Essa é a opinião do MpM, que eu respeito.
Nos próximos meses pretende distribuir pelouros pela oposição?
Naturalmente que sim. Tinha de haver delegação de competências pelos dois vereadores eleitos pelo PS para que a Câmara pudesse funcionar. Eles não poderiam trabalhar na autarquia sem essa delegação de competências. Mas o despacho refere no seu primeiro parágrafo que a qualquer altura poderá haver alteração na distribuição dos pelouros.
Está, então, disponível para uma nova união com a CDU depois do divórcio registado a meio do mandato anterior?
Repito: da minha parte haverá sempre abertura para acordos e com todos.
No executivo não há uma maioria política mas há uma maioria de género, com as mulheres a ocuparam cinco dos sete lugares no executivo. Esta é apenas uma mudança simbólica ou pode também trazer mudanças na forma de governação?

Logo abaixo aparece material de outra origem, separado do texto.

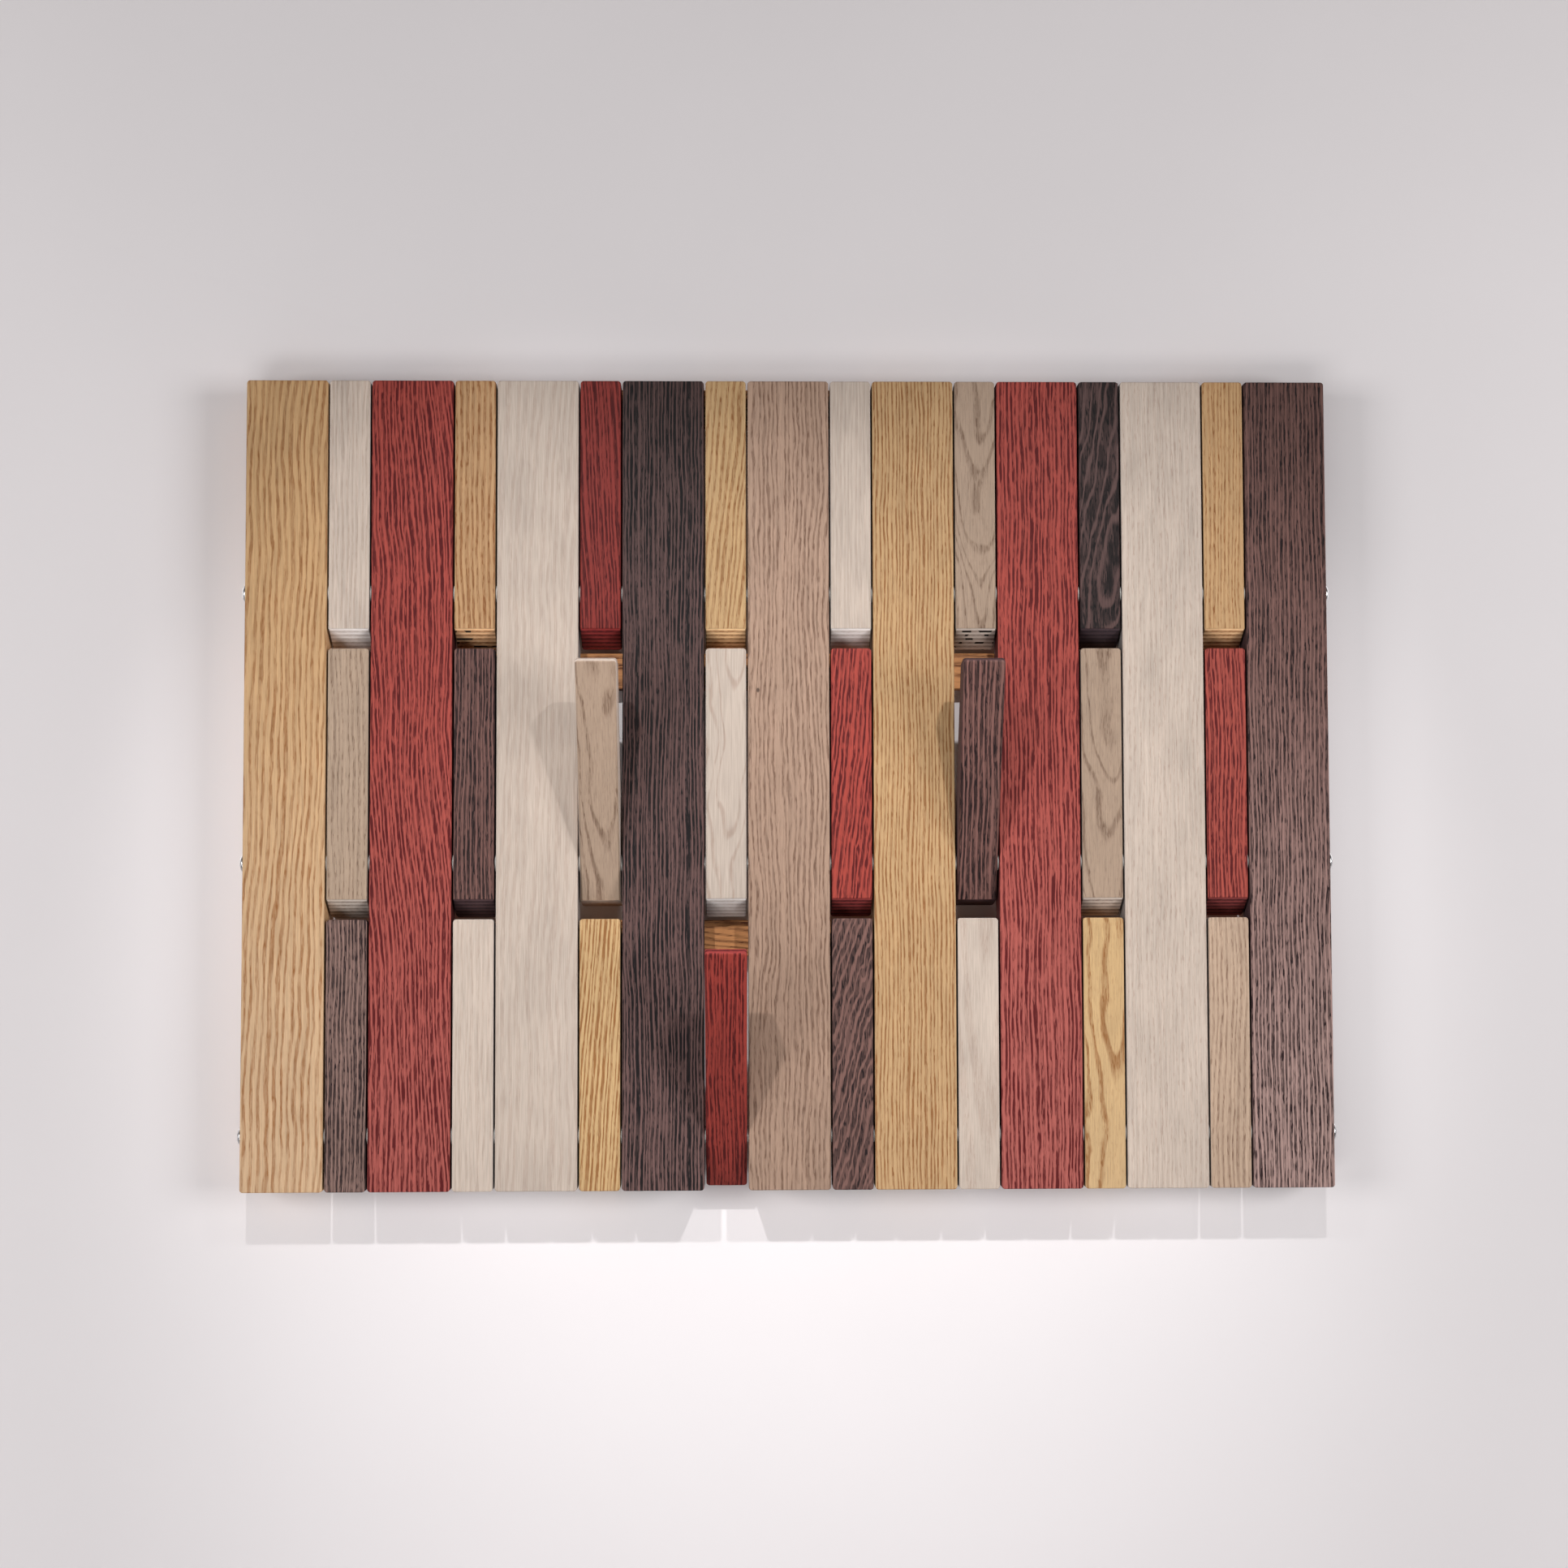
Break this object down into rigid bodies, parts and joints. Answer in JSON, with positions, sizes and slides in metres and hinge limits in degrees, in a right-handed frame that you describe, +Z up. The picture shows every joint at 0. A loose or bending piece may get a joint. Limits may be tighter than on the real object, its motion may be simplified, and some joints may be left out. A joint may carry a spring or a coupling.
{
  "type": "wall coat rack",
  "caption": "Wall coat rack of tall fixed oak-veneered slats with narrow keys between them; each key tips out on an axle to make a hook.",
  "frame": {"origin": "middle of the top rail's back face, on the wall plane", "axes": "+X to the viewer's right along the rails, +Y into the wall, +Z up along the slats"},
  "size_m": [0.605, 0.084, 0.4475],
  "materials": {
    "oak_natural": "open-pored oak veneer, clear matt oil",
    "oak_red": "open-pored oak veneer, red stain, matt",
    "oak_cream": "open-pored oak veneer, whitewashed, matt",
    "oak_espresso": "open-pored oak veneer, near-black brown stain, matt",
    "oak_taupe": "open-pored oak veneer, grey-beige stain, matt",
    "oak_umber": "open-pored oak veneer, dark brown stain, matt",
    "rail_oak": "oak, clear matt oil, grain along the rail",
    "steel": "bright drawn rod and button-head screws",
    "zinc": "zinc-plated pressed steel",
    "nylon": "white nylon washer"
  },
  "bodies": {
    "frame": {"slat_1": "oak_natural", "slat_2": "oak_red", "slat_3": "oak_cream", "slat_4": "oak_espresso", "slat_5": "oak_taupe", "slat_6": "oak_natural", "slat_7": "oak_red", "slat_8": "oak_cream", "slat_9": "oak_umber", "rail_top": "rail_oak", "rail_mid": "rail_oak", "rail_low": "rail_oak", "axle_top": "steel", "axle_mid": "steel", "axle_low": "steel", "axle_screw_top_left": "steel", "axle_screw_top_right": "steel", "axle_screw_mid_left": "steel", "axle_screw_mid_right": "steel", "axle_screw_low_left": "steel", "axle_screw_low_right": "steel", "hanger_plate_left": "zinc", "hanger_plate_right": "zinc", "hanger_screw_left_upper": "zinc", "hanger_screw_left_lower": "zinc", "hanger_screw_right_upper": "zinc", "hanger_screw_right_lower": "zinc"},
    "key_top_1": {"key_top_1": "oak_cream"},
    "key_top_2": {"key_top_2": "oak_natural"},
    "key_top_3": {"key_top_3": "oak_red"},
    "key_top_4": {"key_top_4": "oak_natural"},
    "key_top_5": {"key_top_5": "oak_cream"},
    "key_top_6": {"key_top_6": "oak_taupe"},
    "key_top_7": {"key_top_7": "oak_espresso"},
    "key_top_8": {"key_top_8": "oak_natural"},
    "key_mid_1": {"key_mid_1": "oak_taupe"},
    "key_mid_2": {"key_mid_2": "oak_umber"},
    "key_mid_3": {"key_mid_3": "oak_taupe"},
    "key_mid_4": {"key_mid_4": "oak_cream"},
    "key_mid_5": {"key_mid_5": "oak_red"},
    "key_mid_6": {"key_mid_6": "oak_umber"},
    "key_mid_7": {"key_mid_7": "oak_taupe"},
    "key_mid_8": {"key_mid_8": "oak_red"},
    "key_low_1": {"key_low_1": "oak_umber"},
    "key_low_2": {"key_low_2": "oak_cream"},
    "key_low_3": {"key_low_3": "oak_natural"},
    "key_low_4": {"key_low_4": "oak_red"},
    "key_low_5": {"key_low_5": "oak_umber"},
    "key_low_6": {"key_low_6": "oak_cream"},
    "key_low_7": {"key_low_7": "oak_natural"},
    "key_low_8": {"key_low_8": "oak_taupe"}
  },
  "joints": [
    {"name": "tip_top_1", "type": "hinge", "parent": "frame", "child": "key_top_1", "pos_m": [-0.2429, -0.022, -0.1075], "axis": [1, 0, 0], "range_deg": [0, 22.4]},
    {"name": "tip_top_2", "type": "hinge", "parent": "frame", "child": "key_top_2", "pos_m": [-0.1735, -0.022, -0.1075], "axis": [1, 0, 0], "range_deg": [0, 22.4]},
    {"name": "tip_top_3", "type": "hinge", "parent": "frame", "child": "key_top_3", "pos_m": [-0.1041, -0.022, -0.1075], "axis": [1, 0, 0], "range_deg": [0, 22.4]},
    {"name": "tip_top_4", "type": "hinge", "parent": "frame", "child": "key_top_4", "pos_m": [-0.0347, -0.022, -0.1075], "axis": [1, 0, 0], "range_deg": [0, 22.4]},
    {"name": "tip_top_5", "type": "hinge", "parent": "frame", "child": "key_top_5", "pos_m": [0.0347, -0.022, -0.1075], "axis": [1, 0, 0], "range_deg": [0, 22.4]},
    {"name": "tip_top_6", "type": "hinge", "parent": "frame", "child": "key_top_6", "pos_m": [0.1041, -0.022, -0.1075], "axis": [1, 0, 0], "range_deg": [0, 22.4]},
    {"name": "tip_top_7", "type": "hinge", "parent": "frame", "child": "key_top_7", "pos_m": [0.1735, -0.022, -0.1075], "axis": [1, 0, 0], "range_deg": [0, 22.4]},
    {"name": "tip_top_8", "type": "hinge", "parent": "frame", "child": "key_top_8", "pos_m": [0.2429, -0.022, -0.1075], "axis": [1, 0, 0], "range_deg": [0, 22.4]},
    {"name": "tip_mid_1", "type": "hinge", "parent": "frame", "child": "key_mid_1", "pos_m": [-0.2429, -0.022, -0.257], "axis": [1, 0, 0], "range_deg": [0, 22.4]},
    {"name": "tip_mid_2", "type": "hinge", "parent": "frame", "child": "key_mid_2", "pos_m": [-0.1735, -0.022, -0.257], "axis": [1, 0, 0], "range_deg": [0, 22.4]},
    {"name": "tip_mid_3", "type": "hinge", "parent": "frame", "child": "key_mid_3", "pos_m": [-0.1041, -0.022, -0.257], "axis": [1, 0, 0], "range_deg": [-22.4, 0]},
    {"name": "tip_mid_4", "type": "hinge", "parent": "frame", "child": "key_mid_4", "pos_m": [-0.0347, -0.022, -0.257], "axis": [1, 0, 0], "range_deg": [0, 22.4]},
    {"name": "tip_mid_5", "type": "hinge", "parent": "frame", "child": "key_mid_5", "pos_m": [0.0347, -0.022, -0.257], "axis": [1, 0, 0], "range_deg": [0, 22.4]},
    {"name": "tip_mid_6", "type": "hinge", "parent": "frame", "child": "key_mid_6", "pos_m": [0.1041, -0.022, -0.257], "axis": [1, 0, 0], "range_deg": [-22.4, 0]},
    {"name": "tip_mid_7", "type": "hinge", "parent": "frame", "child": "key_mid_7", "pos_m": [0.1735, -0.022, -0.257], "axis": [1, 0, 0], "range_deg": [0, 22.4]},
    {"name": "tip_mid_8", "type": "hinge", "parent": "frame", "child": "key_mid_8", "pos_m": [0.2429, -0.022, -0.257], "axis": [1, 0, 0], "range_deg": [0, 22.4]},
    {"name": "tip_low_1", "type": "hinge", "parent": "frame", "child": "key_low_1", "pos_m": [-0.2429, -0.022, -0.4065], "axis": [1, 0, 0], "range_deg": [0, 28.6]},
    {"name": "tip_low_2", "type": "hinge", "parent": "frame", "child": "key_low_2", "pos_m": [-0.1735, -0.022, -0.4065], "axis": [1, 0, 0], "range_deg": [0, 28.6]},
    {"name": "tip_low_3", "type": "hinge", "parent": "frame", "child": "key_low_3", "pos_m": [-0.1041, -0.022, -0.4065], "axis": [1, 0, 0], "range_deg": [0, 28.6]},
    {"name": "tip_low_4", "type": "hinge", "parent": "frame", "child": "key_low_4", "pos_m": [-0.0347, -0.022, -0.4065], "axis": [1, 0, 0], "range_deg": [-28.6, 0]},
    {"name": "tip_low_5", "type": "hinge", "parent": "frame", "child": "key_low_5", "pos_m": [0.0347, -0.022, -0.4065], "axis": [1, 0, 0], "range_deg": [0, 28.6]},
    {"name": "tip_low_6", "type": "hinge", "parent": "frame", "child": "key_low_6", "pos_m": [0.1041, -0.022, -0.4065], "axis": [1, 0, 0], "range_deg": [0, 28.6]},
    {"name": "tip_low_7", "type": "hinge", "parent": "frame", "child": "key_low_7", "pos_m": [0.1735, -0.022, -0.4065], "axis": [1, 0, 0], "range_deg": [0, 28.6]},
    {"name": "tip_low_8", "type": "hinge", "parent": "frame", "child": "key_low_8", "pos_m": [0.2429, -0.022, -0.4065], "axis": [1, 0, 0], "range_deg": [0, 28.6]}
  ]
}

Só quando me vi sentada na primeira reunião de Câmara, onde tantas outras vezes me sentei rodeada quase só de homens, é que me apercebi realmente da alteração. Enquanto mulheres temos uma maneira diferente de governar, mas o cargo tem de ser desempenhado dentro das mesmas responsabilidades. A sensibilidade para determinadas áreas é diferente entre homens e mulheres. Pode haver equilíbrios diferentes em diversas áreas. Mas temos dois homens e também vamos contar com eles [risos]. Sou defensora da igualdade de género e isso implica respeito por cada um dos géneros e pela opinião de todos.
Primeira mulher presidente
Natural da Marinha Grande, Cidália Ferreira, 64 anos, fez carreira no ensino, como professora do 1.º ciclo. Era na docência que estava quando, em 2005, foi convidada para integrar a lista do PS à Câmara.
Os socialistas não ganharam, mas o presidente Barros Duarte (CDU) atribuiu pelouros aos vereadores da oposição, com Cidália Ferra a assumir, durante meio mandado, a tutela da protecção de menores e inserção social. Com a vitória do PS nas eleições de 2009, regressou à condição de vereadora com pelouros o que aconteceu, de novo em 2015.
Em Outubro último, venceu as eleições e tornou-se na primeira mulher a exercer o cargo de presidente da Câmara da Marinha Grande. Integra a Comissão de Protecção de Crianças e Jovens da Marinha Grande desde 2005.